#### Exercise task:
Search the listing below for the string "this" and show each line that contains it.

#### Recorded data:
----

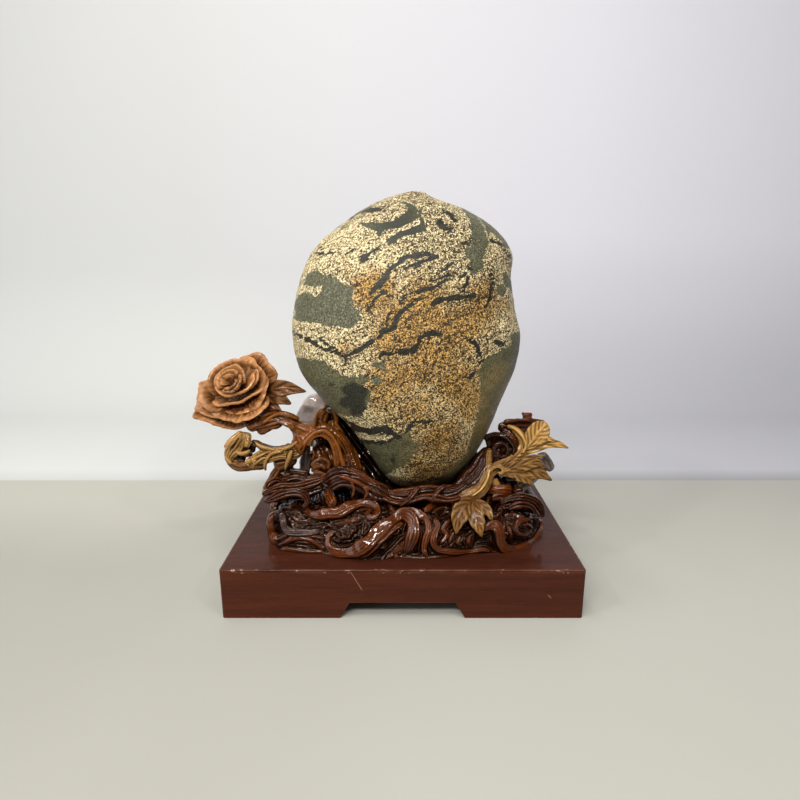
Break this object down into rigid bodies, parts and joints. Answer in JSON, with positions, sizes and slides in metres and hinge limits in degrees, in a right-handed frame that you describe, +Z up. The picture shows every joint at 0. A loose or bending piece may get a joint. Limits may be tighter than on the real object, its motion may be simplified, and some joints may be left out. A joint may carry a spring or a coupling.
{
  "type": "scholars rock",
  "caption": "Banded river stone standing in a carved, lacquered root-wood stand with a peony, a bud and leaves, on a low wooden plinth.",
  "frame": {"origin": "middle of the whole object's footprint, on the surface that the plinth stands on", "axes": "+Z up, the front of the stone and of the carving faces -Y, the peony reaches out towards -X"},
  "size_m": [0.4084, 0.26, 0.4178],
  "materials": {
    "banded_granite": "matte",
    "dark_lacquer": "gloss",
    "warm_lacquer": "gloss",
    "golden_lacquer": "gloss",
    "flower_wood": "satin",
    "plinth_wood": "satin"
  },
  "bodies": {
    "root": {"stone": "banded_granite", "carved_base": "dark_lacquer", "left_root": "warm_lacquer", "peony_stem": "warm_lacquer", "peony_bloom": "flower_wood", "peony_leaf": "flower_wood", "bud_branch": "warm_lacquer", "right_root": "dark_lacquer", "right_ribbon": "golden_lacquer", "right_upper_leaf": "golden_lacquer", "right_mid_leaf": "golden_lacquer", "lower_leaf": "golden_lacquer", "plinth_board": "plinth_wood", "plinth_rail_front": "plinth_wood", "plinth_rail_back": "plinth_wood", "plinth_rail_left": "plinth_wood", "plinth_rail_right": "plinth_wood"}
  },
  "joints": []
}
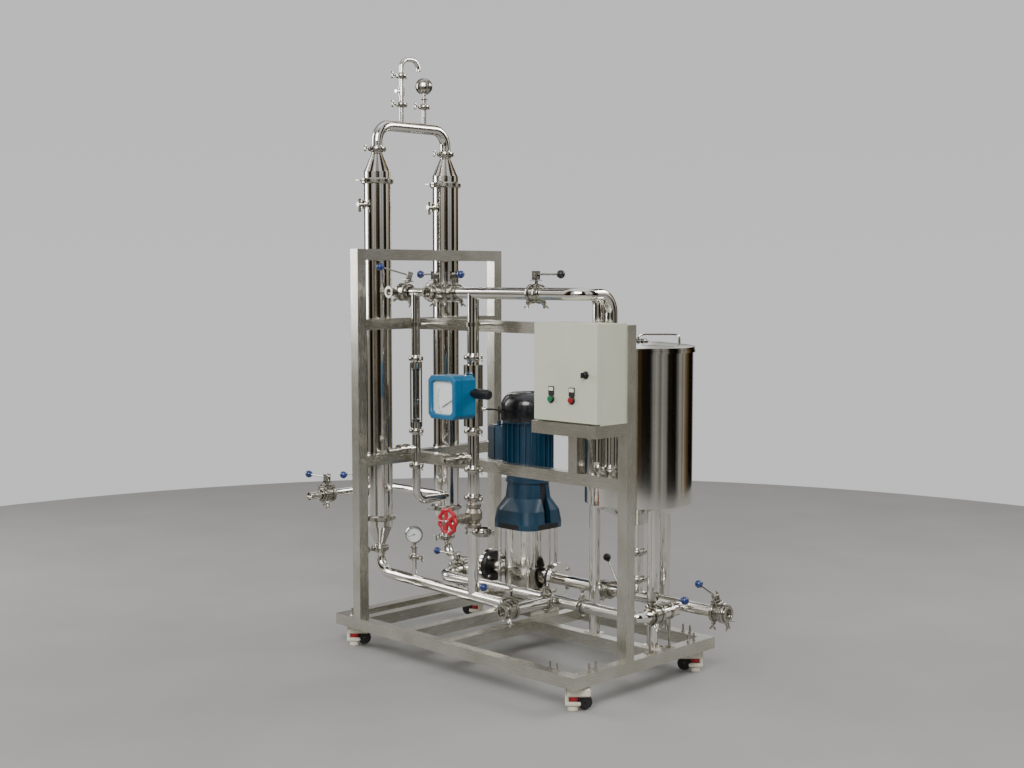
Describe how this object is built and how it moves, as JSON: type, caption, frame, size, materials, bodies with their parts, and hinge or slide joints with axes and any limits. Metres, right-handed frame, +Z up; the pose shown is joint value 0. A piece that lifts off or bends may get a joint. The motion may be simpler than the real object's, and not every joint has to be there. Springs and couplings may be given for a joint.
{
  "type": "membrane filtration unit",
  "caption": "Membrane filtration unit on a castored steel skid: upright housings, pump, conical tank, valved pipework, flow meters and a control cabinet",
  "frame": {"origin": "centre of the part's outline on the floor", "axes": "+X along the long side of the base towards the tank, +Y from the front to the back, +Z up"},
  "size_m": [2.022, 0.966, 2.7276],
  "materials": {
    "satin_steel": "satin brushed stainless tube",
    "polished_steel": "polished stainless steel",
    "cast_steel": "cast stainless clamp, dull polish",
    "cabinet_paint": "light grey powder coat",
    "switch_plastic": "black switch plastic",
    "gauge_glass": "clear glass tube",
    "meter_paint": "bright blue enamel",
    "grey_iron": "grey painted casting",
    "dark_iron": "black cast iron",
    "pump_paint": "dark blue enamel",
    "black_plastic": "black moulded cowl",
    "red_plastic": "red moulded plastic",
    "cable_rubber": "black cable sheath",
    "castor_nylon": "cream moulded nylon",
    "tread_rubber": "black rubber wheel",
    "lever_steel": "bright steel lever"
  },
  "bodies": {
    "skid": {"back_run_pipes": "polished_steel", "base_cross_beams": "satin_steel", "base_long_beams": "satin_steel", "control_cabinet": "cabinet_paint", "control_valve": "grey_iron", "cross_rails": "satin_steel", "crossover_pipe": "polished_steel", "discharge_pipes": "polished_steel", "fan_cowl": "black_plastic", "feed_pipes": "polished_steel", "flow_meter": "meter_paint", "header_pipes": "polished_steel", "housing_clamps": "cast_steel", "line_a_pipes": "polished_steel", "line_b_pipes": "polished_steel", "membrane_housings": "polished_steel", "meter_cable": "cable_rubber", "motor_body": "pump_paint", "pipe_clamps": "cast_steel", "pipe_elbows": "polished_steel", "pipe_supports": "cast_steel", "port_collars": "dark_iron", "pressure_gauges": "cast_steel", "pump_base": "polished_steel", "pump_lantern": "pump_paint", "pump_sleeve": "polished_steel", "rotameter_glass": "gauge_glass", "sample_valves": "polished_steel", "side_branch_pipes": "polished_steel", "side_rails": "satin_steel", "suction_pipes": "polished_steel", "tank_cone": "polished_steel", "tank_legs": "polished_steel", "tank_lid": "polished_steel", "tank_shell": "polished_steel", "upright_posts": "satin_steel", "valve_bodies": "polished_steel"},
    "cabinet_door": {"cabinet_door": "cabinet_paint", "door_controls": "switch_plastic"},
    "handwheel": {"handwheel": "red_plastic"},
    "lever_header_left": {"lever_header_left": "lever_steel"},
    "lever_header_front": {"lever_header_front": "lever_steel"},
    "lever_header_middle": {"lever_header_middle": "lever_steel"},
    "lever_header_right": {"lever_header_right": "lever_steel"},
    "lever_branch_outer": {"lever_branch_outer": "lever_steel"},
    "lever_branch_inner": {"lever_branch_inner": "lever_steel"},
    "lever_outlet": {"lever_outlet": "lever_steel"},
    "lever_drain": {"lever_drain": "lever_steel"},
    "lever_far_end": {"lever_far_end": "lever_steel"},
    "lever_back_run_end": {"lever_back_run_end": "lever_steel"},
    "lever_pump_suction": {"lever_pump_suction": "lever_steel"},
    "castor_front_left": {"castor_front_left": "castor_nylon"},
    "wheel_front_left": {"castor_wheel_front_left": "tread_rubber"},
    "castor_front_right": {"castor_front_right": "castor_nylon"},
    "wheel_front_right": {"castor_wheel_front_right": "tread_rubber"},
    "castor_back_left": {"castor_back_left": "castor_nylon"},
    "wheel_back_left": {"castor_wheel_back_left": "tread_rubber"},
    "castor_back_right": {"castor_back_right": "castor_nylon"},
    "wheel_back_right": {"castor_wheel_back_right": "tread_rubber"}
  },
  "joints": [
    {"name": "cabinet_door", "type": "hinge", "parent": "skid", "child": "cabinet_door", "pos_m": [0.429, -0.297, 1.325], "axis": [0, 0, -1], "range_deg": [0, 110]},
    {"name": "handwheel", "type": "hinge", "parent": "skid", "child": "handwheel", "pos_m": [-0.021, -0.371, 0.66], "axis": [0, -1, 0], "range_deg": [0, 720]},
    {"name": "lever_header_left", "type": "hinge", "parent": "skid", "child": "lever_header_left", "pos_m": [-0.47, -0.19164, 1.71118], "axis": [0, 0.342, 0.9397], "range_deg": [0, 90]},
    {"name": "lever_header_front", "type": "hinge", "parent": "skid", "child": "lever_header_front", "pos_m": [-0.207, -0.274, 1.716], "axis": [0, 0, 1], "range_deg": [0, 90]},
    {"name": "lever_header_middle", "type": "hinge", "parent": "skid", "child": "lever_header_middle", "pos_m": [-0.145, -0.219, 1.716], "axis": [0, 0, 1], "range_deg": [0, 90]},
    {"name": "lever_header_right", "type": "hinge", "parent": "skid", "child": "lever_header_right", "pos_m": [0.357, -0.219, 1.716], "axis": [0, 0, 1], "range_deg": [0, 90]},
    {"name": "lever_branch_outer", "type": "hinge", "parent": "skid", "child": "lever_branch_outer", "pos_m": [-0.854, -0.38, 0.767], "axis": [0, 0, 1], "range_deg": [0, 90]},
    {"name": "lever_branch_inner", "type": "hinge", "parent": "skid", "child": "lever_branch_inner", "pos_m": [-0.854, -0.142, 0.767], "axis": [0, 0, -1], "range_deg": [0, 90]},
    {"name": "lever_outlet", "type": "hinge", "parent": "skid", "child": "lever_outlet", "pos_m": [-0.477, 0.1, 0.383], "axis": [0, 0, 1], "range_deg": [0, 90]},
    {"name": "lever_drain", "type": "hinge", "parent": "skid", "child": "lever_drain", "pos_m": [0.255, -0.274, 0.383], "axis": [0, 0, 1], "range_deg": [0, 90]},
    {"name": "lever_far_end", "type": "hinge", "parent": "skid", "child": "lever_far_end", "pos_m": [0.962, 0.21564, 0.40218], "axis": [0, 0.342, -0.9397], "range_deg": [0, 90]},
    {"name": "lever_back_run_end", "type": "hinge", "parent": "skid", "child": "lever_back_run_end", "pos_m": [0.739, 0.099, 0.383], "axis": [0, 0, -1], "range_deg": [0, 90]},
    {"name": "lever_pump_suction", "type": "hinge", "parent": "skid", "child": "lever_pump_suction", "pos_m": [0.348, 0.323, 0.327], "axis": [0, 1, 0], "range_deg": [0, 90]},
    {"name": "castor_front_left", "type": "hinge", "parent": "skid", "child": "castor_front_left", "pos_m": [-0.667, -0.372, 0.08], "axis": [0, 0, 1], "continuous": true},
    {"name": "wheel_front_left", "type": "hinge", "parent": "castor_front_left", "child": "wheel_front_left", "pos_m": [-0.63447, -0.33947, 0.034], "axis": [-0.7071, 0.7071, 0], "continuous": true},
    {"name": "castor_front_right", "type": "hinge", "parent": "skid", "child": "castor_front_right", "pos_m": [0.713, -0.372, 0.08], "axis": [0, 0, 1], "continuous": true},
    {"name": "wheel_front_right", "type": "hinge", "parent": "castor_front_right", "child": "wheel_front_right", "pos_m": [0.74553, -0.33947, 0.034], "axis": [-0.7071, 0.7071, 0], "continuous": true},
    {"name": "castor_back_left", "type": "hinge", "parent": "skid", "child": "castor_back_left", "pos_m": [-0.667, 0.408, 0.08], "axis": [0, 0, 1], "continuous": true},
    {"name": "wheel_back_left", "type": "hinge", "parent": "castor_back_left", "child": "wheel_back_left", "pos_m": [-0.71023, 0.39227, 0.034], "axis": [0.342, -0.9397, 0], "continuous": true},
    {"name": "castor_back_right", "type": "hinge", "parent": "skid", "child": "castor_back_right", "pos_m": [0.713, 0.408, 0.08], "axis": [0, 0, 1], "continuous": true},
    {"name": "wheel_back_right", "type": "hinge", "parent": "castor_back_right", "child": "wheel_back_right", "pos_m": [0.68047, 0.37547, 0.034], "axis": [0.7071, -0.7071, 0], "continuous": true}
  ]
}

----

#### Task solution:
Break this object down into rigid bodies, parts and joints. Answer in JSON, with positions, sizes and slides in metres and hinge limits in degrees, in a right-handed frame that you describe, +Z up. The picture shows every joint at 0. A loose or bending piece may get a joint. Limits may be tighter than on the real object, its motion may be simplified, and some joints may be left out. A joint may carry a spring or a coupling.
Describe how this object is built and how it moves, as JSON: type, caption, frame, size, materials, bodies with their parts, and hinge or slide joints with axes and any limits. Metres, right-handed frame, +Z up; the pose shown is joint value 0. A piece that lifts off or bends may get a joint. The motion may be simpler than the real object's, and not every joint has to be there. Springs and couplings may be given for a joint.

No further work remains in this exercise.